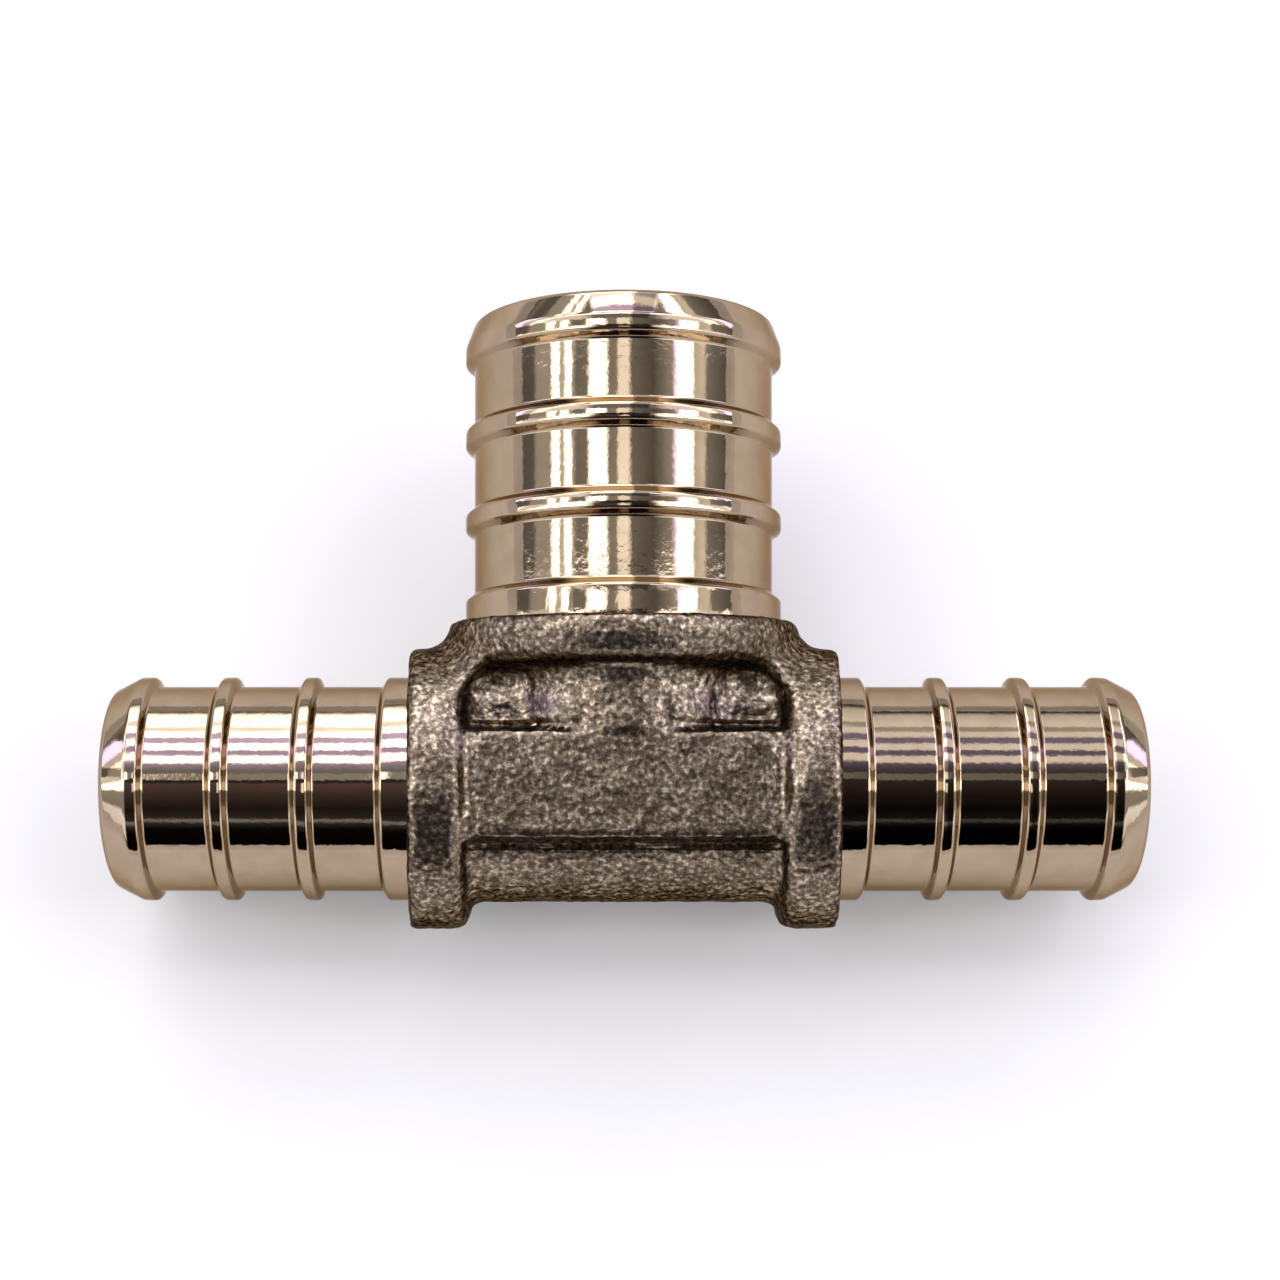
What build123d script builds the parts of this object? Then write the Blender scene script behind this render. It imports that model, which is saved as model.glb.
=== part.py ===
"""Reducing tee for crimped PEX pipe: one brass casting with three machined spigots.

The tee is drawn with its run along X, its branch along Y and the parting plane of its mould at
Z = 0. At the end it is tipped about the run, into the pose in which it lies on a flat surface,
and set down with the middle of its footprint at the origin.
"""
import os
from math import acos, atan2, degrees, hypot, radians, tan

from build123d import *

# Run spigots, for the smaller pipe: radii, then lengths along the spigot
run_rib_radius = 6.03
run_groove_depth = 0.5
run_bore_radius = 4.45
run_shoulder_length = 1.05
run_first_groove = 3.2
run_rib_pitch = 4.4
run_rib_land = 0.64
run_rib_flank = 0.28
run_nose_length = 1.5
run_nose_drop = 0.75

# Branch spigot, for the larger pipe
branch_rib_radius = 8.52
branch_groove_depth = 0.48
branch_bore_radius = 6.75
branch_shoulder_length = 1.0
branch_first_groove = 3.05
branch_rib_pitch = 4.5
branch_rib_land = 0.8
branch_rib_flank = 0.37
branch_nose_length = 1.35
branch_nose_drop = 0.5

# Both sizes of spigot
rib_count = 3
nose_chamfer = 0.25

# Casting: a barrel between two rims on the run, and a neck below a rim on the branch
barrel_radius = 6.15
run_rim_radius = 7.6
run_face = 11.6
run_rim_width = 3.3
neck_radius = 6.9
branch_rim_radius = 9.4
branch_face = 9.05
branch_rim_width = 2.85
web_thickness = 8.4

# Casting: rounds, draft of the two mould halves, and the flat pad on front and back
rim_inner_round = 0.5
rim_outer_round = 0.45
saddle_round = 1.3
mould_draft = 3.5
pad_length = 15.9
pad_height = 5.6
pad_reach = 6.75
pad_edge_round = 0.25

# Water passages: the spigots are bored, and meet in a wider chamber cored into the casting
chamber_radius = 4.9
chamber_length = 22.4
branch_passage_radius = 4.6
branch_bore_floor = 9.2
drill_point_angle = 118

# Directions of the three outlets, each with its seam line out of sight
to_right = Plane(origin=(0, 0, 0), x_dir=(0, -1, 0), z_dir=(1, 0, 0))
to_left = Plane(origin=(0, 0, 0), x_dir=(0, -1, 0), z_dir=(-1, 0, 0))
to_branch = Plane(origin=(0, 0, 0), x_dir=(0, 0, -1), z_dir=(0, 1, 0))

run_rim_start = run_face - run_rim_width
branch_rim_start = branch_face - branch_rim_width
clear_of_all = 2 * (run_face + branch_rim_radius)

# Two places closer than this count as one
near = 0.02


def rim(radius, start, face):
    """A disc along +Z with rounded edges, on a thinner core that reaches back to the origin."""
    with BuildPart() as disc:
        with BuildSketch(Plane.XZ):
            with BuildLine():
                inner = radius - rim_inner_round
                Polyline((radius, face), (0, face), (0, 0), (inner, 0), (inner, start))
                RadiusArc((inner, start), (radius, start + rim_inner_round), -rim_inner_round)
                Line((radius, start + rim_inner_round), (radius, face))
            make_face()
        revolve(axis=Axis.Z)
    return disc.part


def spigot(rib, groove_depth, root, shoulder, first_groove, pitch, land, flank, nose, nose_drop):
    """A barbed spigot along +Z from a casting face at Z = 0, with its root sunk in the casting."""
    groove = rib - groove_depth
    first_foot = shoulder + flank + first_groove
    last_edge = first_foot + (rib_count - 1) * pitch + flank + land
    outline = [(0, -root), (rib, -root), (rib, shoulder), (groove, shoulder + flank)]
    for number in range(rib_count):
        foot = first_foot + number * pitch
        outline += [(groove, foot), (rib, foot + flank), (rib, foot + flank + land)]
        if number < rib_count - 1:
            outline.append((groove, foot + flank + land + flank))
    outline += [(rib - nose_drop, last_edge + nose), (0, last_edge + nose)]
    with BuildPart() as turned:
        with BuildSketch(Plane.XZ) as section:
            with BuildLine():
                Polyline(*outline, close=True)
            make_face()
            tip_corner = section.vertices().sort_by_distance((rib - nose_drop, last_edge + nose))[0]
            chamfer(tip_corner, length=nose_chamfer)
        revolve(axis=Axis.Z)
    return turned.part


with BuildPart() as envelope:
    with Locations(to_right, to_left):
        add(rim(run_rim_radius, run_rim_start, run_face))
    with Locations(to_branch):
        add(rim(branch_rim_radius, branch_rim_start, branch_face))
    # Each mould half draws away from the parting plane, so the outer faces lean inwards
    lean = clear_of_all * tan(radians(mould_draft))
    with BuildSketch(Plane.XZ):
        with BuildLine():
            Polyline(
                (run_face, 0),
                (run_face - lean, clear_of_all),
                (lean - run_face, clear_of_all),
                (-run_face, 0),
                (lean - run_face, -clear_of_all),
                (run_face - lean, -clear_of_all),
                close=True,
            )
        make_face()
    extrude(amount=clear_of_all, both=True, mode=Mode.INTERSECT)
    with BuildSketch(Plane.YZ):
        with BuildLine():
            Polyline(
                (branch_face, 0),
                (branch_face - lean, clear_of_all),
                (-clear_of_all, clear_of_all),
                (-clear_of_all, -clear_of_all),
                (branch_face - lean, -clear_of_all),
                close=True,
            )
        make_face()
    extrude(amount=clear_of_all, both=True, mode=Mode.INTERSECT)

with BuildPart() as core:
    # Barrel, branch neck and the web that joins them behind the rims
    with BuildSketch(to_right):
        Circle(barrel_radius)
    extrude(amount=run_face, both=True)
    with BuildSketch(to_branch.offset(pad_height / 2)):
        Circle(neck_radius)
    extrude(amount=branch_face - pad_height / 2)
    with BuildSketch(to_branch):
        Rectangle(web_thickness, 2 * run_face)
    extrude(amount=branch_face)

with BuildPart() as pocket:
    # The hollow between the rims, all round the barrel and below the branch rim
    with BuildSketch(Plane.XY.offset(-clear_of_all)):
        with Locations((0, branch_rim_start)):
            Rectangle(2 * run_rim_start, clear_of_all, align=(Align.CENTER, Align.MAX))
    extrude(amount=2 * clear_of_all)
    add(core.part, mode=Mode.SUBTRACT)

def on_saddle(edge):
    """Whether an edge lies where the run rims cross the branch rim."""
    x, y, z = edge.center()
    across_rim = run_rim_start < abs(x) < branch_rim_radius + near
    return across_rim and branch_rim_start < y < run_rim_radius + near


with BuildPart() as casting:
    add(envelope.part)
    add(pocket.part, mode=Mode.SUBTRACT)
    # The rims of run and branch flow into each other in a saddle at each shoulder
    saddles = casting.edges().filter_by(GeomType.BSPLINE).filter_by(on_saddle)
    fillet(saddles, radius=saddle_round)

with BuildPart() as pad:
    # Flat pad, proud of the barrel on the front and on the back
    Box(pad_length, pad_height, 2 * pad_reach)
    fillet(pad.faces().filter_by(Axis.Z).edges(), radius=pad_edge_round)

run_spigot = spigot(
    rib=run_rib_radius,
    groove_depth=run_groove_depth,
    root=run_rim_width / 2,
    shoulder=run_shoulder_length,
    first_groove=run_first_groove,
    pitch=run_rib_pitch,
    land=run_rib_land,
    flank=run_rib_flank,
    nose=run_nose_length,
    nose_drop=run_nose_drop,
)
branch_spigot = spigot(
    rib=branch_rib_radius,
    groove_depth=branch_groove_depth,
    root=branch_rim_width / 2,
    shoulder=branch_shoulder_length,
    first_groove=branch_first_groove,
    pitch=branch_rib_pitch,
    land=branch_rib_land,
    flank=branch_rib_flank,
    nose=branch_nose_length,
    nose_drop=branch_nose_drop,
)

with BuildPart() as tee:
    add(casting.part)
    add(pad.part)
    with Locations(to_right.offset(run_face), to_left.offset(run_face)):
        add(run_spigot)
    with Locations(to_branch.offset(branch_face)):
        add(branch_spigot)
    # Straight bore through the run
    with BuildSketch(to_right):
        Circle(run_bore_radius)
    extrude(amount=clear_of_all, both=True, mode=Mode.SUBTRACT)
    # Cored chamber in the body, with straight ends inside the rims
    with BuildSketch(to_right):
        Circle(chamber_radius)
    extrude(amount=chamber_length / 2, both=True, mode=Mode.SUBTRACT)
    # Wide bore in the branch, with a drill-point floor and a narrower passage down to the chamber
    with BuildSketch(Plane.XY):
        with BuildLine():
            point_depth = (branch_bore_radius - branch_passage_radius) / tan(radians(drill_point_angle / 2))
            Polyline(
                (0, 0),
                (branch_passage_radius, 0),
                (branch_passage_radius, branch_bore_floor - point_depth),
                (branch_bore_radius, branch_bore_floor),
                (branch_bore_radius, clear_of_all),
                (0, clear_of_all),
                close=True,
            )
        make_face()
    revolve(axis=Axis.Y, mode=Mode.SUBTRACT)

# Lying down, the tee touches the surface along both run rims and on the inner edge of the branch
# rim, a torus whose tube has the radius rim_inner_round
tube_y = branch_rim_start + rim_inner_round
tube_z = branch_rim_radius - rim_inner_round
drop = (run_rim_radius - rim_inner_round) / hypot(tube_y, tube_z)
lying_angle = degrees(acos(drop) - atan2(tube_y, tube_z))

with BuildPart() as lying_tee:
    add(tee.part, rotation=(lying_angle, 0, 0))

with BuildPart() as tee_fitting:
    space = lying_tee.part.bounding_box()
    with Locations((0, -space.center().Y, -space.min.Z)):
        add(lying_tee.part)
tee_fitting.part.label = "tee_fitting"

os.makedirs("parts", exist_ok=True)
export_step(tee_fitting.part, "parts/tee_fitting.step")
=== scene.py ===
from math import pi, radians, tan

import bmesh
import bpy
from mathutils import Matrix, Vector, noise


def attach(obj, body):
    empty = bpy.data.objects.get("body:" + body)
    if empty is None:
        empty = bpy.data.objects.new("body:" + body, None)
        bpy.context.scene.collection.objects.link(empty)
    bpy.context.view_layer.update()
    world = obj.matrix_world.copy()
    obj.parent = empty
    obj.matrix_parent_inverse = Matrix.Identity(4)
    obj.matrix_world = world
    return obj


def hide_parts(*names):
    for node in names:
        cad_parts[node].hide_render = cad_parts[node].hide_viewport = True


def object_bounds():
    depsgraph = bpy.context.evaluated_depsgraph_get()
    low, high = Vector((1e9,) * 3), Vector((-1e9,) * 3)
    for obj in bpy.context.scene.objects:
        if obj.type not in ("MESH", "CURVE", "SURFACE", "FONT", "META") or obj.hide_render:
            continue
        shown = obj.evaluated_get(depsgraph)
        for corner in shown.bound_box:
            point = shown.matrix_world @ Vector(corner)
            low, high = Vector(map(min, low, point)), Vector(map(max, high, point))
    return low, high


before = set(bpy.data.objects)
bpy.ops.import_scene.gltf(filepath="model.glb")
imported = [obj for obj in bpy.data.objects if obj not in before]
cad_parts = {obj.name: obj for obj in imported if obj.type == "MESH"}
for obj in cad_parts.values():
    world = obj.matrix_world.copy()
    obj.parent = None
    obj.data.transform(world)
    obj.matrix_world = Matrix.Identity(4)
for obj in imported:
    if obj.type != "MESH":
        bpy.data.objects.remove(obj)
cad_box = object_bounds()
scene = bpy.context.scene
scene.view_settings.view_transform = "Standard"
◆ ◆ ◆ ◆
Retype verbatim the lines that run from the line containing "# Lying down, the" to the line containing "if obj.type not", both inclusive, and no others.

# Lying down, the tee touches the surface along both run rims and on the inner edge of the branch
# rim, a torus whose tube has the radius rim_inner_round
tube_y = branch_rim_start + rim_inner_round
tube_z = branch_rim_radius - rim_inner_round
drop = (run_rim_radius - rim_inner_round) / hypot(tube_y, tube_z)
lying_angle = degrees(acos(drop) - atan2(tube_y, tube_z))

with BuildPart() as lying_tee:
    add(tee.part, rotation=(lying_angle, 0, 0))

with BuildPart() as tee_fitting:
    space = lying_tee.part.bounding_box()
    with Locations((0, -space.center().Y, -space.min.Z)):
        add(lying_tee.part)
tee_fitting.part.label = "tee_fitting"

os.makedirs("parts", exist_ok=True)
export_step(tee_fitting.part, "parts/tee_fitting.step")
=== scene.py ===
from math import pi, radians, tan

import bmesh
import bpy
from mathutils import Matrix, Vector, noise


def attach(obj, body):
    empty = bpy.data.objects.get("body:" + body)
    if empty is None:
        empty = bpy.data.objects.new("body:" + body, None)
        bpy.context.scene.collection.objects.link(empty)
    bpy.context.view_layer.update()
    world = obj.matrix_world.copy()
    obj.parent = empty
    obj.matrix_parent_inverse = Matrix.Identity(4)
    obj.matrix_world = world
    return obj


def hide_parts(*names):
    for node in names:
        cad_parts[node].hide_render = cad_parts[node].hide_viewport = True


def object_bounds():
    depsgraph = bpy.context.evaluated_depsgraph_get()
    low, high = Vector((1e9,) * 3), Vector((-1e9,) * 3)
    for obj in bpy.context.scene.objects:
        if obj.type not in ("MESH", "CURVE", "SURFACE", "FONT", "META") or obj.hide_render:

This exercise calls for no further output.